Second, consider silhouette separately from color. The pantsless approach Bieber wore in the campaign is a specific styling choice that suits a specific body confidence and context. The same color block energy translates to high-waisted wide-leg trousers paired with a contrasting cropped top, or a structured color-blocked blazer over neutral separates.
Third, when investing in a statement piece from an independent label, think seasonlessness. The best color block pieces from credible independent designers are not trend pieces — they are garments with a defined aesthetic that works as long as you wear them with intention. That is where the value proposition of independent fashion over both fast fashion and luxury genuinely lives.
Frequently Asked Questions
Is the '80s color block trend actually going to last through 2026?

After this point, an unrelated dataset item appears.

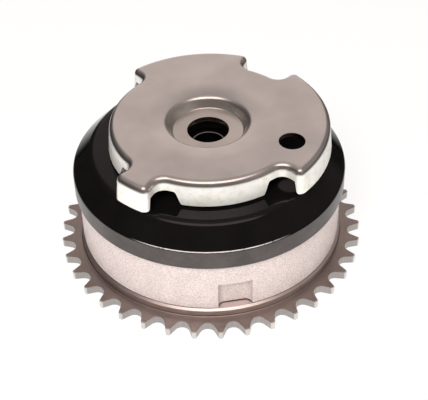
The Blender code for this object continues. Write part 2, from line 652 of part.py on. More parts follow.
def make_bias_spring(build, paint):
    """Spiral strip from a tang in the spring hub's slot out to a hook round the anchor pin."""
    bottom = PLATE_TOP + BIAS_SPRING_END_GAP
    top = SPRING_HUB_TOP
    path = [polar(SPRING_HUB_RADIUS - spring_slot_depth() + CLEARANCE, BIAS_START_ANGLE)]
    parts = round(BIAS_SPRING_TURNS * SPIRAL_STEPS)
    for i in range(parts + 1):
        share = i / parts
        path.append(polar(BIAS_START_RADIUS + share * (BIAS_END_RADIUS - BIAS_START_RADIUS),
                          BIAS_START_ANGLE + share * BIAS_SPRING_TURNS * 360))
    pin = polar(SPRING_PIN_CIRCLE, BIAS_END_ANGLE)
    hook_radius = SPRING_PIN_RADIUS + CLEARANCE + BIAS_STRIP_THICKNESS / 2
    for i in range(1, HOOK_STEPS + 1):
        path.append(pin + polar(hook_radius, BIAS_END_ANGLE + 180 + 180 * i / HOOK_STEPS))
    shape = bmesh.new()
    rows = [[shape.verts.new((point.x, point.y, z)) for point in path] for z in (bottom, top)]
    for i in range(len(path) - 1):
        shape.faces.new((rows[0][i], rows[0][i + 1], rows[1][i + 1], rows[1][i]))
    spring = build.piece("bias_spring", mesh_from_bmesh("bias_spring", shape), paint)
    strip = spring.modifiers.new("strip", "SOLIDIFY")
    strip.thickness = BIAS_STRIP_THICKNESS
    strip.offset = 0
    strip.use_even_offset = True
    shade(spring, angle=40.0)


# Rotor

def spring_slot_depth():
    """Depth of the slot in the spring hub for the bias spring's tang."""
    return SPRING_HUB_RADIUS - NOSE_RADIUS - BIAS_STRIP_THICKNESS


def make_rotor(build, paint, parent):
    """Hub with four vanes, spring hub and nose, with its bore, recess, slots and drillings."""
    outline = stepped_outline(HUB_RADIUS, VANE_TIP_RADIUS, sectors_about(VANE_ANGLES, VANE_ANGLE),
                              LOBE_TIP_FILLET, LOBE_TIP_FILLET,
                              high_slot=VANE_TIP_RADIUS - SEAL_SLOT_DEPTH)
    lock_bore = circle(LOCK_BORE_RADIUS, LOCK_BORE_STEPS, polar(LOCK_CIRCLE, LOCK_ANGLE))
    rotor = build.piece("rotor", extruded_mesh("rotor", [outline, lock_bore], DRUM_BOTTOM, DRUM_TOP), paint,
                        parent=parent)

    inside = DRUM_TOP - OVERCUT
    profile = [(0, NOSE_TOP), (NOSE_RADIUS, NOSE_TOP), (NOSE_RADIUS, SPRING_HUB_TOP),
               (SPRING_HUB_RADIUS - SPRING_HUB_CHAMFER, SPRING_HUB_TOP),
               (SPRING_HUB_RADIUS, SPRING_HUB_TOP - SPRING_HUB_CHAMFER), (SPRING_HUB_RADIUS, inside),
               (0, inside)]
    boss = build.cutter("rotor_boss", turned_mesh("rotor_boss", profile, HUB_STEPS, closed=False))
    add_boolean(rotor, boss, "UNION")

    recess_top = DRUM_BOTTOM + CAM_RECESS_DEPTH
    above, below = NOSE_TOP + OVERCUT, DRUM_BOTTOM - OVERCUT
    profile = [(0, above), (BOLT_BORE_RADIUS, above), (BOLT_BORE_RADIUS, recess_top),
               (CAM_RECESS_RADIUS, recess_top), (CAM_RECESS_RADIUS, below), (0, below)]
    quarter_facet = 90 / BORE_STEPS
    bore = build.cutter("rotor_bore", turned_mesh("rotor_bore", profile, BORE_STEPS, closed=False),
                        turn=quarter_facet)
    add_boolean(rotor, bore)

    add_boolean(rotor, build.cutter("rotor_slots", rotor_slots_mesh()))
    x, y = polar(SLEEVE_DOWEL_CIRCLE, SLEEVE_DOWEL_ANGLE)
    cam_x, cam_y = polar(CAM_DOWEL_CIRCLE, LOCK_ANGLE)
    drills = [(x, y, NOSE_TOP - SLEEVE_DOWEL_DEPTH - CLEARANCE, NOSE_TOP + OVERCUT,
               SLEEVE_DOWEL_RADIUS + CLEARANCE, SMALL_STEPS),
              (cam_x, cam_y, recess_top - OVERCUT, recess_top + CAM_RECESS_DEPTH,
               CAM_DOWEL_HOLE_RADIUS, SMALL_STEPS)]
    add_boolean(rotor, build.cutter("rotor_dowel_holes", drills_mesh("rotor_dowel_holes", drills)))
    add_boolean(rotor, build.cutter("oil_drillings", oil_drillings_mesh()))
    shade(rotor)


def box_into(shape, low, high, turn):
    """Add a box between two corners, turned about Z by an angle in degrees."""
    size = [h - l for l, h in zip(low, high)]
    middle = [(h + l) / 2 for l, h in zip(low, high)]
    place = Matrix.Rotation(math.radians(turn), 4, "Z") @ Matrix.Translation(middle)
    bmesh.ops.create_cube(shape, size=1, matrix=place @ Matrix.Diagonal((*size, 1)))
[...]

Major institutional signals — including YSL's Spring 2026 "Tangerine Temptation" campaign — suggest the '80s color block revival has moved beyond trend status into a sustained aesthetic moment. Independent designers who are building considered color block pieces in quality fabrics are better positioned to offer lasting value than fast fashion labels chasing the same visual.
What is Rogue Season and where does it sit in the market?
Rogue Season is an Australian independent label known for body-conscious swimwear and resort pieces, priced broadly between $90 and $220. Hailey Bieber was photographed wearing the brand at Coachella 2026, positioning it as a credible, accessible alternative to luxury price points within the same body-confident aesthetic.
How do I style a color block bodysuit without looking like a costume?
The key is grounding the statement piece in neutral, considered separates — a color block bodysuit works when everything around it is intentional rather than competing. Paired with a simple wide-leg trouser in one of the bodysuit's secondary tones, or worn under an oversized blazer for a transitional layer, the piece reads as a style decision rather than a trend performance.